Francesca Marino, Il Messaggero 6/3/2011, 6 marzo 2011
UN MILIONE GLI SFRATTATI DELLO SLUM DEL MILLIONAIRE
«Con la mia casa sono è andato in fumo tutto ciò che avevo, tutti i miei ricordi. I miei abiti, le mie fotografie della cerimonia dell’Oscar…». A parlare così non è un diva e non siamo a Hollywood. E Bollywood, in senso di stabilimenti cinematografici, non è così distante in linea d’aria ma potrebbe essere su di un altro pianeta. La casa che è andata in fumo si trovava nello slum di Behramapada, e molti di noi avrebbero qualche difficoltà a definirla “casa”. E chi parla dei suoi «ricordi della cerimonia dell’Oscar» è la piccola Rubina Ali, dodici anni appena, che ha avuto il suo momento di gloria quando ha recitato la parte della piccola mendicante nel pluripremiato Slumdog Billionaire. Prima di essere rimandata a Behrampada, con tante promesse e moltissimi ricordi. Nell’incendio dello slum, provocato probabilmente dall’esplosione di cinque bombole di gas per uso domestico, sono andate in fumo più di duemila abitazioni. Ventuno i feriti, miracolosamente, almeno per il momento, nessuna vittima. Senza la piccola Rubina, la notizia sarebbe stata probabilmente relegata, come sempre accade in questi casi, ai trafiletti delle notizie locali.

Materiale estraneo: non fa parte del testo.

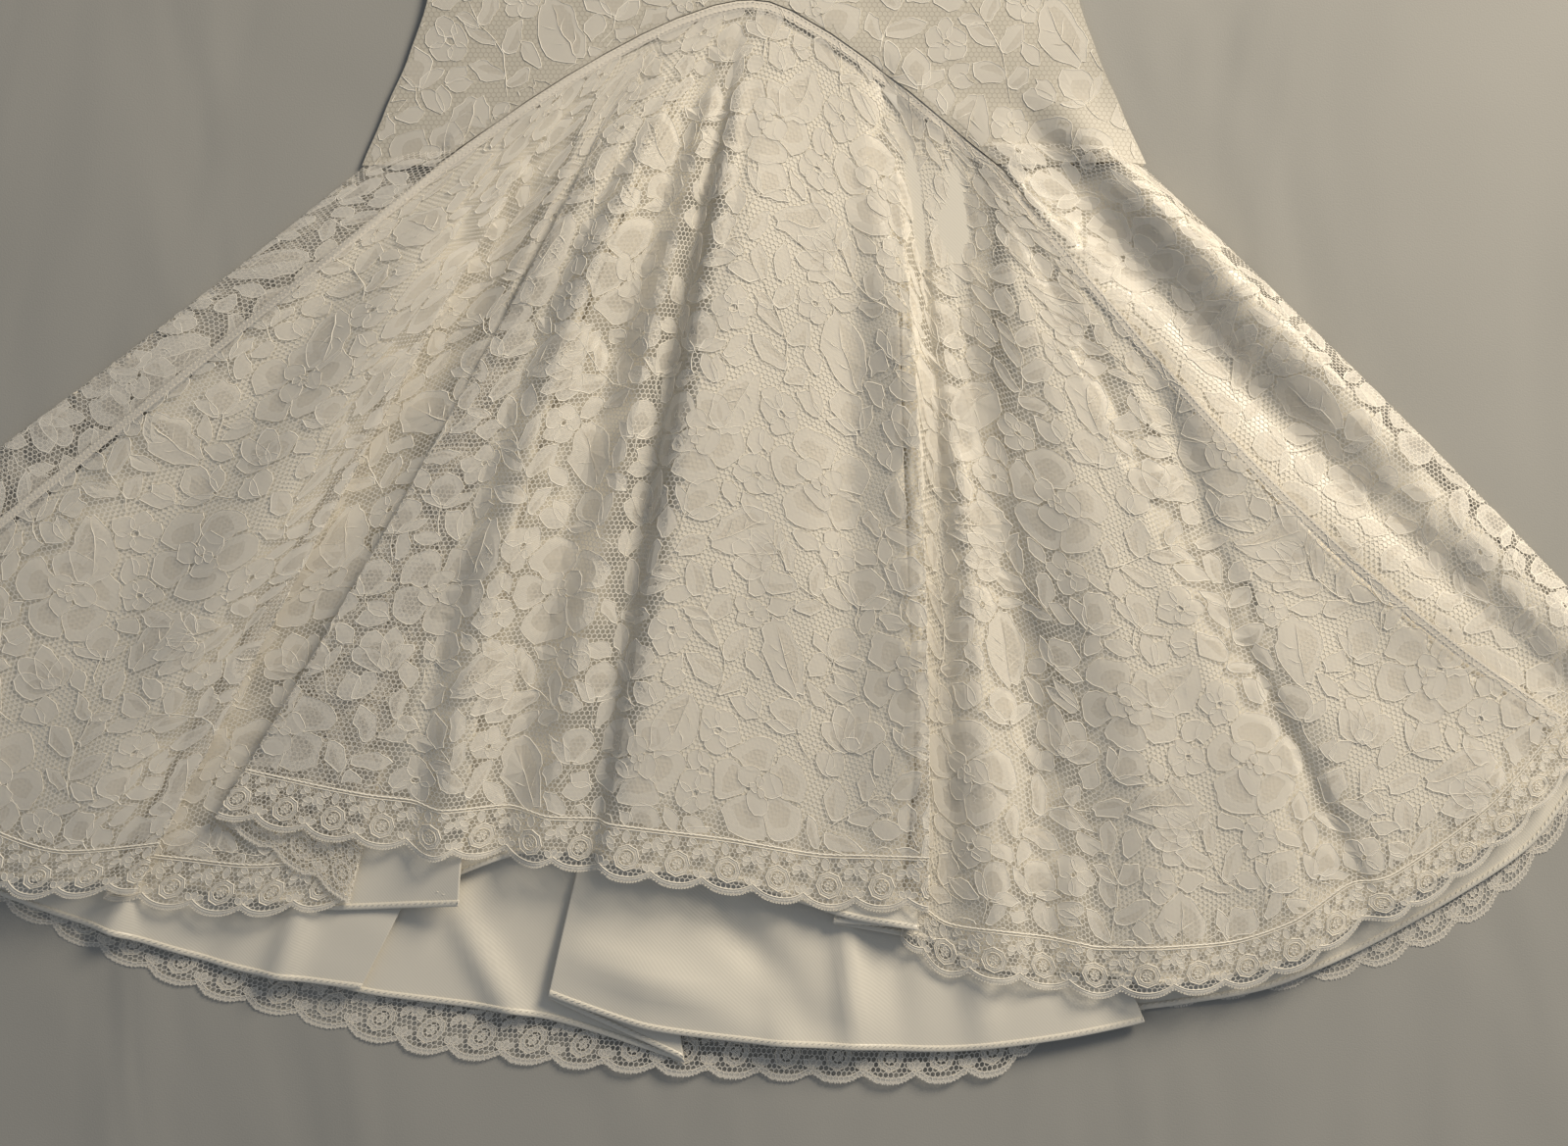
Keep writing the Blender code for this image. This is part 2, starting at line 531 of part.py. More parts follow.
def fitted_points(side, is_front):
    """The grid of one fitted panel, from its lower edge to its top edge and from centre to side."""
    grid = []
    for up in FITTED_ROWS:
        line = []
        for column in COLUMNS:
            lower = lower_corner(side, column.share)[1] if is_front else SIDE_SEAM_Y
            top = column.front_top if is_front else column.back_top
            y = lower + (top - lower) * up
            x = side * max(column.share * half_width(y), SEAM_GAP / 2.0)
            z = front_height(side, x, y, lower, column.share) if is_front else BACK_Z
            line.append(Vector((x, y, z)))
        grid.append(line)
    return grid


def add_zip(material, collection):
    """The tape of the concealed zip, flat on the inside of the back."""
    left, right = -ZIP_WIDTH / 2.0, ZIP_WIDTH / 2.0
    z = BACK_Z + MOUNTED / 2.0 + SEAM_GAP + ZIP_TAPE / 2.0
    ends = (ZIP_BOTTOM_Y, NECK_BACK_Y - ZIP_BELOW_NECK)
    points = [[Vector((left, y, z)), Vector((right, y, z))] for y in ends]
    return add_cloth("back_zip", points, ZIP_TAPE, material, collection)


def wall_tree(cloth):
    """A search tree of a cloth's wall."""
    corners = [corner.co for corner in cloth.data.vertices]
    faces = [face.vertices for face in cloth.data.polygons]
    return BVHTree.FromPolygons(corners, faces)


def top_z(tree, x, y):
    """The height in millimetres of the uppermost wall at a place in the plan."""
    above = place(x, y, WELL_ABOVE)
    hit = tree.ray_cast(above, Vector((0.0, 0.0, -1.0)))[0]
    return hit.z / MM if hit else 0.0


def add_double_seam(name, border, inward, tree, material, collection):
    """The raised seam along a border: a narrow strip that lies on the cloth inside it."""
    rows = [[], []]
    border = [point for point in border if abs(point.x) > SEAM_START]
    for k, point in enumerate(border):
        before, after = border[max(k - 1, 0)], border[min(k + 1, len(border) - 1)]
        along = (after - before).to_2d().normalized()
        across = Vector((-along.y, along.x)) * inward
        for row, distance in zip(rows, (SEAM_GAP, SEAM_GAP + SEAM_WIDTH)):
            spot = point.to_2d() + across * distance
            under = max(top_z(tree, *spot), top_z(tree, *(spot + across)), point.z + LACE / 2.0)
            row.append(Vector((spot.x, spot.y, under + SEAM_CLEAR + SEAM_WALL / 2.0)))
    return add_cloth(name, rows, SEAM_WALL, material, collection)


def build():
    """Makes every piece of the dress."""
    dress = start_empty()
    ivory_lace = cloth_material("ivory lace", (0.80, 0.76, 0.66), 0.8)
    edging_lace = cloth_material("edging lace", (0.82, 0.78, 0.69), 0.8)
    ivory_satin = cloth_material("ivory satin", (0.84, 0.79, 0.68), 0.35)
    mounted = cloth_material("lace on satin", (0.83, 0.79, 0.70), 0.7)
    seam_cloth = cloth_material("seam of lace", (0.80, 0.75, 0.64), 0.8)
    tape = cloth_material("zip tape", (0.80, 0.77, 0.70), 0.6)

    for side, word in ((-1, "left"), (1, "right")):
        add_cloth(f"front_{word}", fitted_points(side, True), MOUNTED, mounted, dress)
        add_cloth(f"back_{word}", fitted_points(side, False), MOUNTED, mounted, dress)
    add_zip(tape, dress)

    front, front_rows = add_lace("flounce_front_lace", "front_edging", FRONT_LACE_FOLDS, chevron_y,
                                 FRONT_LACE_WAY, ivory_lace, edging_lace, dress)
    add_satin("flounce_front_lining", FRONT_SATIN_FOLDS, satin_seam_y, FRONT_SATIN_WAY,
              ivory_satin, dress)
    add_satin("flounce_back_lining", BACK_SATIN_FOLDS, side_seam_y, BACK_SATIN_WAY,
              ivory_satin, dress)
    add_lace("flounce_back_lace", "back_edging", BACK_LACE_FOLDS, side_seam_y, BACK_LACE_WAY,
             ivory_lace, edging_lace, dress)

    tree = wall_tree(front)
    top_row = front_rows[0]
    middle = min(range(len(top_row)), key=lambda k: abs(top_row[k].x))
    left_border = list(reversed(top_row[: middle + 1])) + [row[0] for row in front_rows[1:]]
    right_border = top_row[middle:] + [row[-1] for row in front_rows[1:]]
    add_double_seam("seam_left", left_border, 1.0, tree, seam_cloth, dress)
    add_double_seam("seam_right", right_border, -1.0, tree, seam_cloth, dress)


build()
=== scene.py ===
# %% [markdown]
# # A lace wedding dress, laid flat
#
# The photo is a close look at the lower half of an ivory trumpet dress: a fitted part of lace mounted on
# satin, and below an upside-down V of a seam a wide fan-shaped flounce of loose lace over satin, longer at
# the back. The whole dress lies on its back on a pale sheet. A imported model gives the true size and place
# of each piece, and this script makes the cloth that is seen: thin sheets with folds, net with real holes,
# flowers and leaves with outline cords, rolled hems with stitches, and light.

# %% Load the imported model
import math
import random
from collections import namedtuple

import bpy
import numpy as np
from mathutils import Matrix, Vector
from mathutils.bvhtree import BVHTree
from mathutils.kdtree import KDTree


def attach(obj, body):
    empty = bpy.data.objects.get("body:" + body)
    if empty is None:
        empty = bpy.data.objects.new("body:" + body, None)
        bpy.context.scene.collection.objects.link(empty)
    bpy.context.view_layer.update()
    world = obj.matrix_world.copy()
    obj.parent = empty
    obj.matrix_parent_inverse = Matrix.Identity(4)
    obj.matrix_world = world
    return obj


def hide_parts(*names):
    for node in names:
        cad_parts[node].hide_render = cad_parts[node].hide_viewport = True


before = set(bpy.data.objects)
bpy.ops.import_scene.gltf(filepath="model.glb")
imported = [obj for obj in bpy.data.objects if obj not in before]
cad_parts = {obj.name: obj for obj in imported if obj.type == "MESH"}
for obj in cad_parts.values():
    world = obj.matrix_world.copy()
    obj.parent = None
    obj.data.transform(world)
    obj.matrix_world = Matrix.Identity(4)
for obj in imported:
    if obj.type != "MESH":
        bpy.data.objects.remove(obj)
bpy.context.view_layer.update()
print("packed pieces:", len(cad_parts))

# %% [markdown]
# ## Sizes in millimetres
#
# Cloth is easier to think of in millimetres, measured from one point that is easy to find in the photo:
# the point of the V-shaped seam. X runs to the right, Y up towards the neck and Z up from the sheet. One
# function turns such a point into the metres that Blender works in, with the middle of the dress at X 0
# and Y 0.

# %% Millimetres from the point of the seam
MM = 0.001
SHIFT = np.array((40.5, -76.0, 0.0))  # where the seam's point lies, from the middle of the whole dress


def in_metres(points):
    """Points in millimetres from the seam's point, as metres in the frame of the dress."""
    return (np.asarray(points, float) + SHIFT) * MM


# %% [markdown]
# ## Camera
#
# The photo was taken from straight above, with the dress's point near the top edge. In such a view a
# width in the picture is a width on the dress, so the camera's height and focal length follow from the
# 1056 mm of dress that cross the picture.

# %% Look straight down, framed as in the photo
VIEW_WIDTH = 1056.0
VIEW_MIDDLE = (20.5, -383.8)
CAMERA_HEIGHT = 1500.0
SENSOR = 36.0


def new_object(name, data):
    """An object of the scene that shows some data."""
    made = bpy.data.objects.new(name, data)
    bpy.context.scene.collection.objects.link(made)
    return made


camera_data = bpy.data.cameras.new("camera")
camera_data.sensor_width = SENSOR
camera_data.lens = SENSOR * CAMERA_HEIGHT / VIEW_WIDTH
camera = new_object("camera", camera_data)
camera.location = in_metres((*VIEW_MIDDLE, CAMERA_HEIGHT))
bpy.context.scene.camera = camera
print("lens", round(camera_data.lens, 1), "mm")

# %% [markdown]
# ## Colours and nodes
#
# Colours are picked as the hex values of a screen, which aren't in proportion to light. One function turns
# them into the linear numbers that the shaders take. Another adds a node to any tree: it sets the node's
# own settings, and fills each input with a value or with a link from another node. Every cloth here has a
# small relief of threads, and some have two tones, so those are functions too.

# %% Small helpers for every material and node tree
SHEEN_ROUGHNESS = 0.4


def linear(code):
    """The linear colour of an sRGB hex code, with alpha 1."""
    parts = [int(code[k : k + 2], 16) / 255.0 for k in (0, 2, 4)]
    return (*[p / 12.92 if p <= 0.04045 else ((p + 0.055) / 1.055) ** 2.4 for p in parts], 1.0)


def add(tree, kind, settings=None, inputs=None):
    """Adds a node, sets it, and fills its inputs with values or links."""
    node = tree.nodes.new(kind)
    for key, value in (settings or {}).items():
        setattr(node, key, value)
    for key, value in (inputs or {}).items():
        if isinstance(value, bpy.types.NodeSocket):
            tree.links.new(value, node.inputs[key])
        else:
            node.inputs[key].default_value = value
    return node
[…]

L’incendio riporta alla ribalta almeno un paio di questioni: la prima, è legata al destino, comune a tutti gli attori presi dalla strada in India, ubriacati di attenzioni e di successo per il tempo del lancio del film e poi dimenticati. Le immagini di Rubina e di Azharuddin, l’altro piccolo protagonista, condotti in limousine alla cerimonia degli Oscar a Los Angeles avevano fatto il giro del mondo. Danny Boyle, il regista del film, aveva assicurato che avrebbe provveduto al loro futuro ma, dopo tre anni, Rubina è ancora là. La seconda questione riguarda gli ormai famigerati slums. Secondo una stima approssimativa circa sette milioni di persone vive in uno dei due-tremila slums che crescono, secondo la definizione di Vikas Swarup, autore del romanzo da cui Slumdog Billionaire è stato tratto, «come un cancro» all’interno di Bombay. Sempre secondo le stime, due milioni e mezzo di persone occupano abitazioni ‘regolari’ ma fatiscenti, il cinque per cento della popolazione cittadina vive stabilmente ai margini delle strade, il tre per cento si limita a vagare da un capo all’altro della città. I prezzi degli alloggi, i più alti dell’Asia, hanno reso impossibile anche a persone con un impiego fisso e un reddito decente acquistare o affittare una casa in uno dei quartieri regolari. Intorno a Dharavi in particolare, il “più grande slum dell’Asia”, ruota un giro d’affari miliardario. Per la quantità di beni da esportazione che si produce a basso costo nel quartiere, come oggetti di pelle, di terracotta, stoffe e ricami, e per il commercio illegale di case abusive in mano alla mafia e ai politici locali corrotti. Tanto che, secondo i piani urbanistici, dovrebbe essere riqualificato e diventare un quartiere produttivo “regolare” con nuove costruzioni a più piani e strutture sanitarie adeguate. Tradotto: Dharavi sorge ai margini del quartiere di Bandra, il cuore degli affari di Bombay. Abbattere lo slum significa recuperare qualche centinaio di chilometri quadrati di terra edificabile, da sviluppare in verticale e non in orizzontale come adesso, in cui il prezzo di uffici e abitazioni è simile ai prezzi di Manhattan. E pazienza se, per questo, bisognerà sfrattare circa un milione di persone. A cui in teoria dovrebbero essere offerti alloggi alternativi. Ma che, come è già accaduto nella stessa Bombay per gli slums vicino all’aeroporto, verrà semplicemente respinta ai margini.
Per il piano di bonifica allora erano stati stanziati circa sei miliardi di dollari e agli abitanti dovevano essere assegnati nuovi alloggi. Secondo gli sfrattati, però, nessuno ha offerto loro una nuova casa e le baracche, semplicemente, sono sorte più in là. Fino alla prossima demolizione.